GIVEN INSTRUCTION
Going from the top of the data below, give again each line through the one containing "of the star.", both ends kept.

RECORDS FOR PROCESSING
════
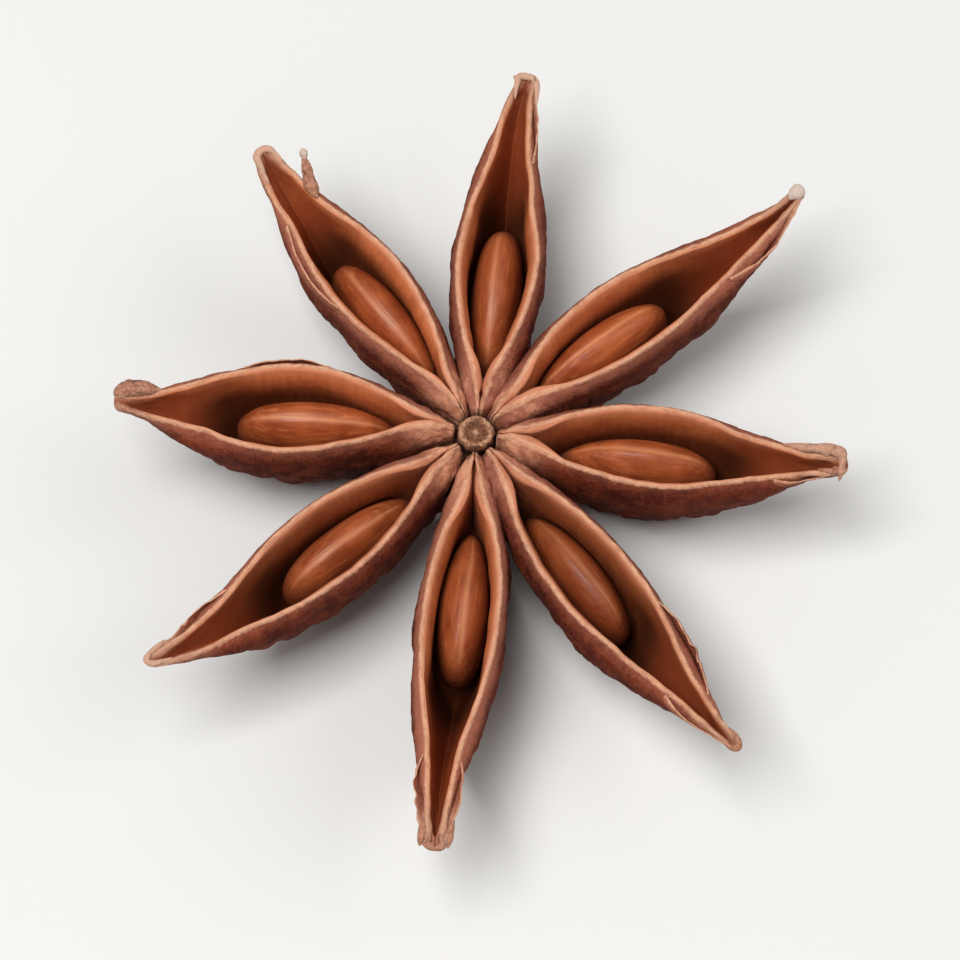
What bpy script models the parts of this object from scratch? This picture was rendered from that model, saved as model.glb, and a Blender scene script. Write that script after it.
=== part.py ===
"""A dried star anise pod: eight boat-shaped carpels round a hub, each split open along its top over a seed.

Metres, +Z up. The pod lies on its keels, splits up. The origin is in the middle of its box, at the bottom.
"""

import math
from typing import NamedTuple

import bmesh
import bpy
from mathutils import Matrix, Vector

MM = 0.001


class Carpel(NamedTuple):
    """One arm of the star. Its fractions run from the hub's centre, 0, to the tip, 1."""

    azimuth: float  # degrees from +X, of the straight line to the tip
    length: float  # from the hub's centre to the tip
    opening: float  # half the distance between the rims where they stand widest
    broadest: float  # fraction at which they do
    bow: float  # sideways shift of the inner half, to the left of the line
    hook: float  # sideways shift of the outer half
    lift: float  # rise of the tip over the hub's end of the rims
    foot: float  # height of the keel's lowest place: below 0 it is worn flat on the ground
    beak: float  # half-width of the blunt tip
    mouth: float  # by which each rim swings out again before the tip
    seed_at: float  # fraction at the middle of the seed


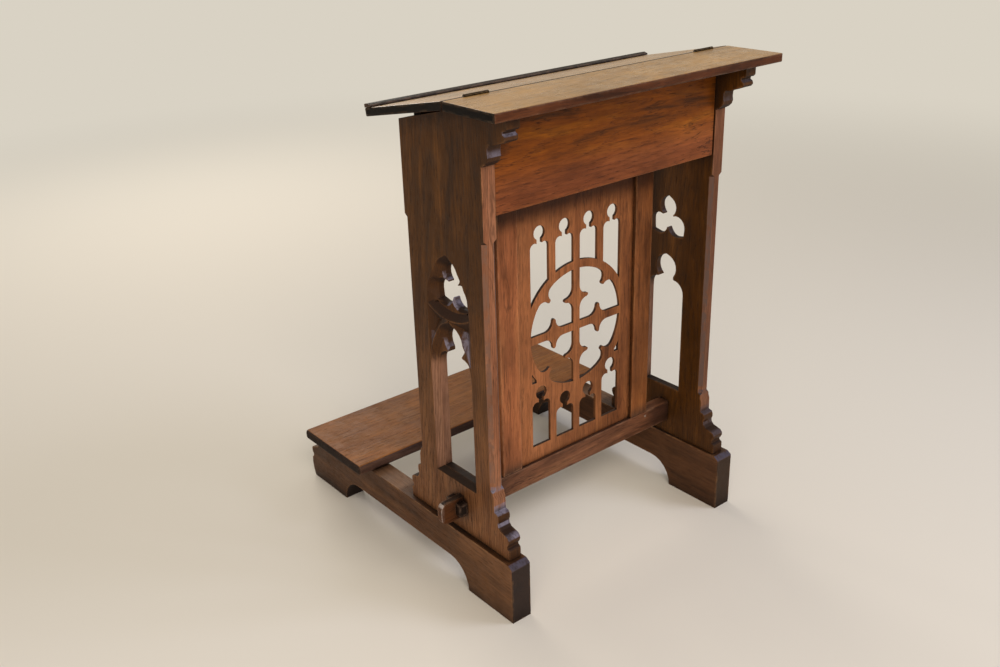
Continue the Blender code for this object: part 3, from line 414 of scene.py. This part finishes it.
RAIL_TONES = ("36200F", "50321C", "603F26", "98704C")
TREAD = [((0.02, 0.05), (0.36, 0.2), 0.015)]
KICKED = [((-0.4, -0.1), (-0.2, 0.2), 0.16)]
# The dark ends are real end-grain stain; the left end's cooler tone also holds a little painted
# reflection.
END_TONES = {"left": "25201F", "right": "33281F"}
# Painted grey sheen on the toe's sloped face, a painted reflection.
TOE_SHEEN = "4A4450"
TOE_SLOPE = [((-0.31, 0.1035), (-0.295, 0.12), 0.002)]
UP = (0, 0, 1)
OUTWARD = {"left": (-1, 0, 0), "right": (1, 0, 0)}
for side, heart in (("left", (-0.20, 0, 0.12)), ("right", (0.17, 0, -0.05))):
    rail_oak = waxed_oak("waxed oak of the " + side + " rail", "Y", heart, (1.2, -0.8), RAIL_TONES,
                         figure=0.18, streaks=0.15, reach=0.045, dirt_and_shade=1.0, end_tone=END_TONES[side],
                         painted_sheen=[(TOE_SHEEN, -0.2, TOE_SLOPE)],
                         rubs_and_painted_light=[(UP, "5F4029", "785840", 0.75, TREAD),
                                 (OUTWARD[side], "573821", "6C482C", 0.8, KICKED)])
    fitted("base_rail_" + side, RAIL_EASE, "stand", rail_oak)


# Side boards: thick oak ends cut to a scrolled foot, a stepped corbel and stopped chamfers. The Gothic
# window is carved in from the outside and pierced with a fret saw. Stain and wax leave the faces dark
# and the carved faces darker, with painted shade deepest in the hollows.
# Ledges, cusp tips and chamfers carry a painted grey sheen. The front edge is redder and lighter,
# partly worn and partly painted light; the jambs are painted light, and the outer face is painted
# lighter towards the floor.
BOARD_EASE = 0.0006
BOARD_TONES = ("321C08", "462808", "5D3812", "A07048")
FRONT = (0, -1, 0)
FRONT_EDGE = [((-0.31, 0.195), (-0.215, 0.757), 0.006)]
# Front edges: partly worn and partly painted light from the front; the left board's lighter pair holds
# more painted light.
LIT_AND_RUBBED_EDGES = {"left": ("7E4E34", "96664A"), "right": ("6A4029", "7C523A")}
# Jambs: painted lighter and redder, painted light from the front.
JAMB = [((-0.215, 0.21), (-0.09, 0.395), 0.03)]
# Outer faces: painted lighter towards the floor, painted light.
LOWER_OUTER_LIGHT = [((-0.35, -0.1), (0.1, 0.12), 0.5)]
# Carved faces: darker stain and painted shade, the shade deepest in the hollows.
CARVED_AND_SHADED = "3C261A"
CHAMFER = [((-0.31, 0.24), (-0.23, 0.675), 0.004)]
# Painted grey sheens, painted reflections, on the chamfer, the ledges and the cusp tips; the left
# board's are lighter.
CHAMFER_SHEEN = {"left": "6E5244", "right": "5A463E"}
FACET_SHEEN = {"left": "76707E", "right": "4C4042"}
LEDGES = [((-0.257, 0.222), (-0.245, 0.230), 0.002), ((-0.275, 0.184), (-0.25, 0.197), 0.002),
          ((-0.28, 0.163), (-0.255, 0.172), 0.002), ((-0.30, 0.149), (-0.27, 0.154), 0.002),
          ((-0.33, 0.808), (-0.29, 0.816), 0.002), ((-0.29, 0.772), (-0.262, 0.784), 0.002)]
CUSP_TIPS = [((-0.165, 0.508), (-0.14, 0.56), 0.003), ((-0.135, 0.548), (-0.105, 0.595), 0.003),
             ((-0.14, 0.432), (-0.105, 0.458), 0.003), ((-0.22, 0.43), (-0.185, 0.48), 0.003)]
for side, heart in (("left", (-0.11, -0.13, 0.4)), ("right", (0.33, -0.20, 0.4))):
    board_oak = waxed_oak("waxed oak of the " + side + " board", "Z", heart, (1.5, 2.0), BOARD_TONES,
                          figure=0.4, wear=0.3, reach=0.035, dirt_and_shade=1.0,
                          carved=("X", CARVED_AND_SHADED, FRONT_EDGE + JAMB),
                          painted_sheen=[(FACET_SHEEN[side], -0.2, LEDGES), (FACET_SHEEN[side], 0.25, CUSP_TIPS),
                                 (CHAMFER_SHEEN[side], 0.0, CHAMFER)],
                          rubs_and_painted_light=[(FRONT, *LIT_AND_RUBBED_EDGES[side], 0.45, FRONT_EDGE),
                                  (FRONT, "6E4A38", "8A644E", 0.45, JAMB),
                                  (OUTWARD[side], "643E24", "7E5434", 0.8, LOWER_OUTER_LIGHT)])
    fitted("side_board_" + side, BOARD_EASE, "stand", board_oak)


# Stretcher: an oak rail low across the front, whose two rounded tenons run through the side boards.
# Its wax is red brown in the middle and darker towards the boards, a painted shade in those corners. A
# painted pale highlight lies on the tips of the tenons, which are nearly black on top.
STRETCHER_EASE = 0.0011
STRETCHER_TONES = ("3A2214", "6B442E", "865A3C", "8E6C54")
TENONS = [((-0.35, 0), (-0.2632, 1), 0.0005), ((0.2632, 0), (0.35, 1), 0.0005)]
# Ends by the boards: painted shade in the corners.
CORNERS = [((-0.25, 0), (-0.195, 1), 0.035), ((0.2, 0), (0.25, 1), 0.035)]
TENON_TIPS = [((-0.31, 0), (-0.3035, 1), 0.0008), ((0.3035, 0), (0.31, 1), 0.0008)]
# Painted pale highlight on the tenon tips.
TIP_HIGHLIGHT = "A2968F"
stretcher_oak = waxed_oak("waxed oak of the stretcher", "X", (0, -0.04, 0.18), (0.6, 1.0),
                          STRETCHER_TONES, streaks=0.6, end=0.3, reach=0.035, dirt_and_shade=1.0, axes="XZ",
                          painted_sheen=[(TIP_HIGHLIGHT, -0.1, TENON_TIPS)],
                          rubs_and_painted_light=[(FRONT, "41291D", "523528", 0.8, CORNERS),
                                  (UP, "1C130D", "2C2019", 0.4, TENONS),
                                  (FRONT, "4E2E1A", "5E3820", 0.8, TENONS)])
fitted("stretcher", STRETCHER_EASE, "stand", stretcher_oak)


# Nail head: the low dome of an iron nail, driven into the stretcher's front under the right stile.
# Passing shoes and cloths keep it bright, so it shows as one pale point on the wood.
NAIL_RADIUS = 0.0022
NAIL_RISE = 0.0009
NAIL_SPOT = Vector((0.1735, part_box("stretcher")[0][1], 0.1705))
NAIL_TONES = ("B8A898", "8A7C70")
TARNISH = 320         # spots of tarnish about 3 mm wide
TARNISH_DEPTH = 0.0001


def old_metal(name, tones, rough):
    """Old iron or brass: brighter where it is rubbed, dull and brown where tarnish lies in spots."""
    bright, dark = [colour(code) for code in tones]
    material = bpy.data.materials.new(name)
    material.use_nodes = True
    tree = material.node_tree
    metal = tree.nodes["Principled BSDF"]
    metal.inputs["Metallic"].default_value = 1
    place = node(tree, "TexCoord", out="Object")
    stain = node(tree, "TexNoise", {"Vector": place, "Scale": TARNISH, "Detail": 5, "Roughness": 0.7})
    spots = node(tree, "MapRange", {"Value": stain, "From Min": 0.4, "From Max": 0.62})
    tone = node(tree, "Mix", {0: spots, 6: bright, 7: dark}, out=2, data_type="RGBA")
    tree.links.new(tone, metal.inputs["Base Color"])
    dull = node(tree, "MapRange", {"Value": stain, "To Min": rough - 0.12, "To Max": rough + 0.2})
    tree.links.new(dull, metal.inputs["Roughness"])
    relief = node(tree, "Bump", {"Height": stain, "Strength": 0.3, "Distance": TARNISH_DEPTH})
    tree.links.new(relief, metal.inputs["Normal"])
    return material


nail_mesh = bpy.data.meshes.new("nail_head")
work = bmesh.new()
dome = bmesh.ops.create_uvsphere(work, u_segments=20, v_segments=12, radius=NAIL_RADIUS)
bmesh.ops.scale(work, verts=dome["verts"], vec=(1, NAIL_RISE / NAIL_RADIUS, 1))
bmesh.ops.translate(work, verts=dome["verts"], vec=NAIL_SPOT)
for face in work.faces:
    face.smooth = True
work.to_mesh(nail_mesh)
work.free()
nail = bpy.data.objects.new("nail_head", nail_mesh)
nail_mesh.materials.append(old_metal("bright nail head", NAIL_TONES, rough=0.4))
bpy.context.scene.collection.objects.link(nail)
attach(nail, "stand")


# Wedges: a small oak key is driven across each tenon outside the board, to draw the frame tight.
# They are stained nearly black, and their pale arrises are partly wear from hammering and handling and
# partly a painted glint.
WEDGE_EASE = 0.0008
WEDGE_TONES = ("17100C", "2A1E18", "3A2B24", "7A6252")
wedge_oak = waxed_oak("dark waxed oak of the wedges", "Y", (0.1, 0, 0.2), (2, 1), WEDGE_TONES,
                      wear=0.9)
for side in ("left", "right"):
    fitted("wedge_" + side, WEDGE_EASE, "stand", wedge_oak)


# Traceried front: two oak uprights grooved on their inner edges, and the thin board between them, which
# is pierced with a fret saw to a ring of trefoils over and under rows of round-headed lights. Its left
# is painted a lighter warm tan, painted light from the left front.
# The saw cuts are stained dark with painted shade deepest in them, and painted shade darkens the feet
# and the top under the apron.
STILE_EASE = 0.0009
PANEL_EASE = 0.0005
# Painted shade under the apron and at the feet of the stiles and panel.
UNDER_APRON = [((-1, 0.64), (1, 0.8), 0.03)]
FEET = [((-1, 0.1), (1, 0.178), 0.03)]
SHADED = (FRONT, "3E2212", "4E2C18", 0.8, UNDER_APRON)
SHADED_FEET = (FRONT, "432C1E", "523828", 0.8, FEET)
# The left stile's lighter tones are partly painted light from the left, and the right's deeper ones
# partly painted shade.
STILE_TONES = {"left": ("6E3E22", "955936", "AA6B41", "C8946A"),
               "right": ("4C2A14", "7B4926", "8E5930", "AE7C50")}
PANEL_TONES = ("4E2A16", "7C4A29", "905A32", "B07A50")
# Saw cuts: darker stain and painted shade, deepest in the hollows.
SAWN_AND_SHADED = "1C110B"
# Painted light: the panel's left is painted lighter, light from the left front.
LIT_LEFT = [((-0.4, 0.1), (-0.15, 1.0), 0.27)]
for side, heart in (("left", (-0.25, -0.06, 0.4)), ("right", (0.28, -0.08, 0.4))):
    stile_oak = waxed_oak("waxed oak of the " + side + " stile", "Z", heart, (0.8, 1.4),
                          STILE_TONES[side], ring=2.2, wear=0.3, reach=0.045, dirt_and_shade=0.95,
                          rubs_and_painted_light=[SHADED, SHADED_FEET])
    fitted("stile_" + side, STILE_EASE, "stand", stile_oak)
panel_oak = waxed_oak("waxed oak of the pierced panel", "Z", (0.16, 0.02, 0.4), (1.4, 2.2),
                      PANEL_TONES, ring=2.4, wear=0.15, reach=0.045, dirt_and_shade=0.95, axes="XZ",
                      carved=("Y", SAWN_AND_SHADED), rubs_and_painted_light=[(FRONT, "925934", "A46840", 0.8, LIT_LEFT), SHADED])
fitted("tracery_panel", PANEL_EASE, "stand", panel_oak)


# Apron: a wide flat-sawn oak board let in between the side boards, under the fixed top.
# Its wax glows orange, with broad figure and dark lines along it, and a duller, darker and redder
# band runs along its lower edge.
APRON_EASE = 0.0008
APRON_TONES = ("44240A", "753C08", "8C500C", "AC7240")
LOWER_EDGE_BAND = [((-0.4, 0.6), (0.4, 0.7), 0.06)]
apron_oak = waxed_oak("waxed flat-sawn oak of the apron", "X", (0, -0.09, 0.775), (1.6, 2.2),
                      APRON_TONES, ring=4.0, streaks=0.6, figure=0.22, wear=0.3, reach=0.03, axes="XZ",
                      rubs_and_painted_light=[(FRONT, "653419", "7E4524", 0.8, LOWER_EDGE_BAND)])
fitted("apron", APRON_EASE, "stand", apron_oak)


# Book well: two plain oak boards nailed up behind the apron, which hold prayer books under the lid.
# Little light or handling reaches them, so they are an even dull brown.
WELL_EASE = 0.0007
WELL_TONES = ("2A1A10", "4A3022", "5E4230", "8E6A4C")
well_oak = waxed_oak("plain oak of the book well", "X", (0, -0.05, 0.55), (1, 1), WELL_TONES,
                     wear=0.3)
for name in ("well_bottom", "well_back"):
    fitted(name, WELL_EASE, "stand", well_oak)


# Desk: the fixed top board and the sloping lid, thin oak boards stained dark at their edges.
# Hands and books have polished their upper faces; their golden tan is partly wear and partly painted
# sheen, and their gloss makes them pale with light along them.
DESK_EASE = 0.0008
TOP_TONES = ("2A160C", "4E2A17", "62381F", "8A7058")
EVERYWHERE = [((-1, 0), (1, 1), 0.1)]
JOINT = (-0.2178, -0.2126)
JOINT_ZONE = [((JOINT[0], 0), (JOINT[1], 1), 0.0001)]
# The upper faces' golden tan is partly wear and partly painted sheen; the joint's arrises stay dark.
WORN_AND_SHEEN_TOP = [(UP, "9B6F30", "AF8240", 0.75, EVERYWHERE), (UP, "160D08", "160D08", 0.3, JOINT_ZONE)]
DESK_WOOD = {"figure": 0.1, "streaks": 0.12, "wear": 0.35, "rubs_and_painted_light": WORN_AND_SHEEN_TOP}
DESK_END = "0C0705"
UPPER_FACE = 0.8
for name, body, heart, lean in (("top_board", "stand", (0, -0.24, 0.70), (0.5, 1.5)),
                                ("lid", "lid", (0, -0.12, 0.66), (0.8, 1.2))):
    edge_oak = waxed_oak("dark stained oak edge of the " + name, "X", heart, lean, TOP_TONES,
                         gloss=0.36, shine=0.1, end=1.0, end_tone=DESK_END, **DESK_WOOD)
    face_oak = waxed_oak("polished oak face of the " + name, "X", heart, lean, TOP_TONES,
                         gloss=0.3, shine=0.42, **DESK_WOOD)
    board = fitted(name, DESK_EASE, body, edge_oak)
    board.data.materials.append(face_oak)
    # The arrises at the joint stay dark, so the polished face stops short of them
    work = bmesh.new()
    work.from_mesh(board.data)
    for line in JOINT:
        bmesh.ops.bisect_plane(work, geom=work.verts[:] + work.edges[:] + work.faces[:],
                               dist=MERGE / 10, plane_co=(0, line, 0), plane_no=(0, 1, 0))
    for face in work.faces:
        at_joint = JOINT[0] < face.calc_center_median().y < JOINT[1]
        face.material_index = int(face.normal.z > UPPER_FACE and not at_joint)
    work.to_mesh(board.data)
    work.free()


# Book stop: a low oak strip glued along the lid's lower edge, which keeps the book from sliding.
# It is stained as dark as the wedges and shows as a thin dark line against the polished lid.
STOP_EASE = 0.0008
stop_oak = waxed_oak("dark waxed oak of the book stop", "X", (0, 0.05, 0.70), (1, 1), WEDGE_TONES)
fitted("book_stop", STOP_EASE, "lid", stop_oak)


# Kneeler: an oak plank with rounded edges, nailed down across both rails.
# Knees and shoes have worn its upper face to a soft tan, and its edges and underside stay dark.
KNEELER_EASE = 0.0008
KNEELER_TONES = ("241812", "43302A", "563E32", "8A6A50")
kneeler_oak = waxed_oak("worn waxed oak of the kneeler", "X", (0, 0.19, 0.0), (0.8, 0.6),
                        KNEELER_TONES, gloss=0.42, figure=0.08, streaks=0.08, shine=0.1,
                        rubs_and_painted_light=[(UP, "7E4A1D", "8B5727", 0.75, EVERYWHERE)])
fitted("kneeler", KNEELER_EASE, "stand", kneeler_oak)


# Butt hinges: pressed brass leaves on a steel pin, let into the meeting edges of the top and the lid.
# Tarnish has turned the brass a dull dark brown, and the pin keeps a little of its grey shine.
HINGE_EASE = 0.00015
BRASS_TONES = ("43331F", "2A1F15")
STEEL_TONES = ("7A7670", "4A423A")
brass = old_metal("tarnished brass", BRASS_TONES, rough=0.42)
steel = old_metal("dull steel", STEEL_TONES, rough=0.4)
for side in ("left", "right"):
    fitted("hinge_leaf_fixed_" + side, HINGE_EASE, "stand", brass)
    fitted("hinge_leaf_lid_" + side, HINGE_EASE, "lid", brass)
    fitted("hinge_pin_" + side, HINGE_EASE, "stand", steel)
════
TASK SOLUTION
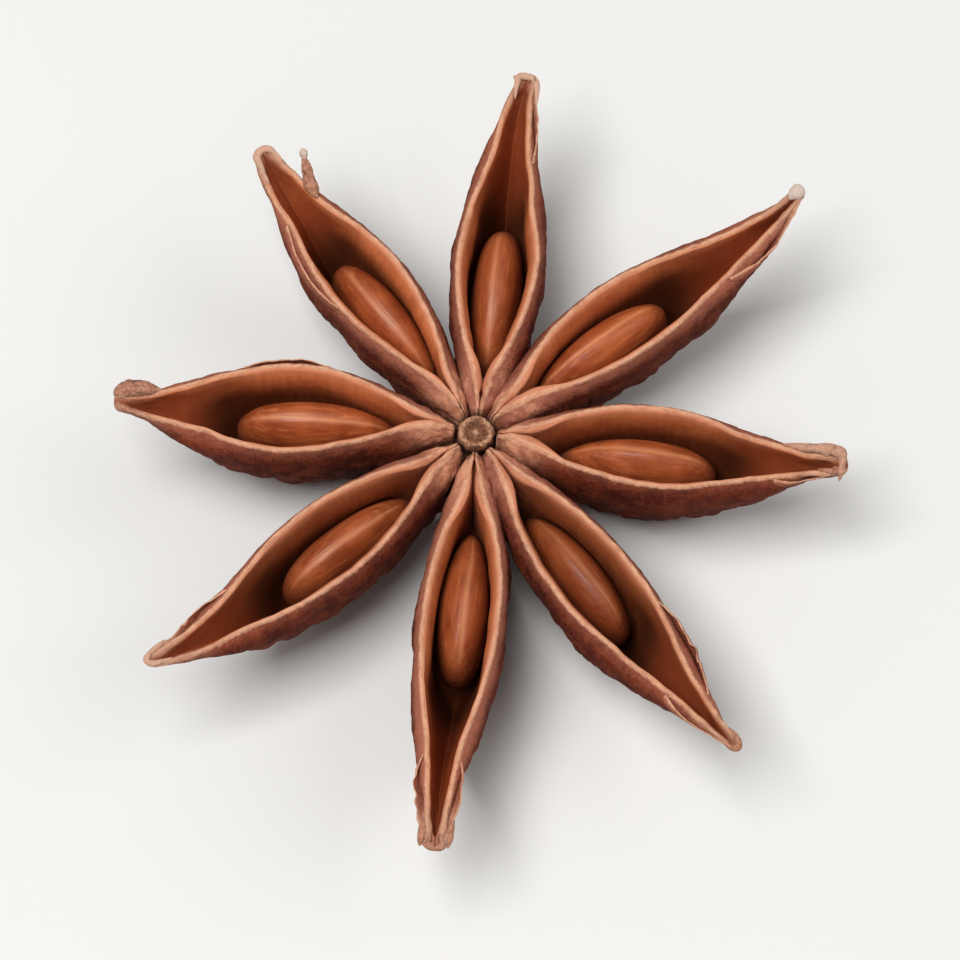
What bpy script models the parts of this object from scratch? This picture was rendered from that model, saved as model.glb, and a Blender scene script. Write that script after it.
=== part.py ===
"""A dried star anise pod: eight boat-shaped carpels round a hub, each split open along its top over a seed.

Metres, +Z up. The pod lies on its keels, splits up. The origin is in the middle of its box, at the bottom.
"""

import math
from typing import NamedTuple

import bmesh
import bpy
from mathutils import Matrix, Vector

MM = 0.001


class Carpel(NamedTuple):
    """One arm of the star. Its fractions run from the hub's centre, 0, to the tip, 1."""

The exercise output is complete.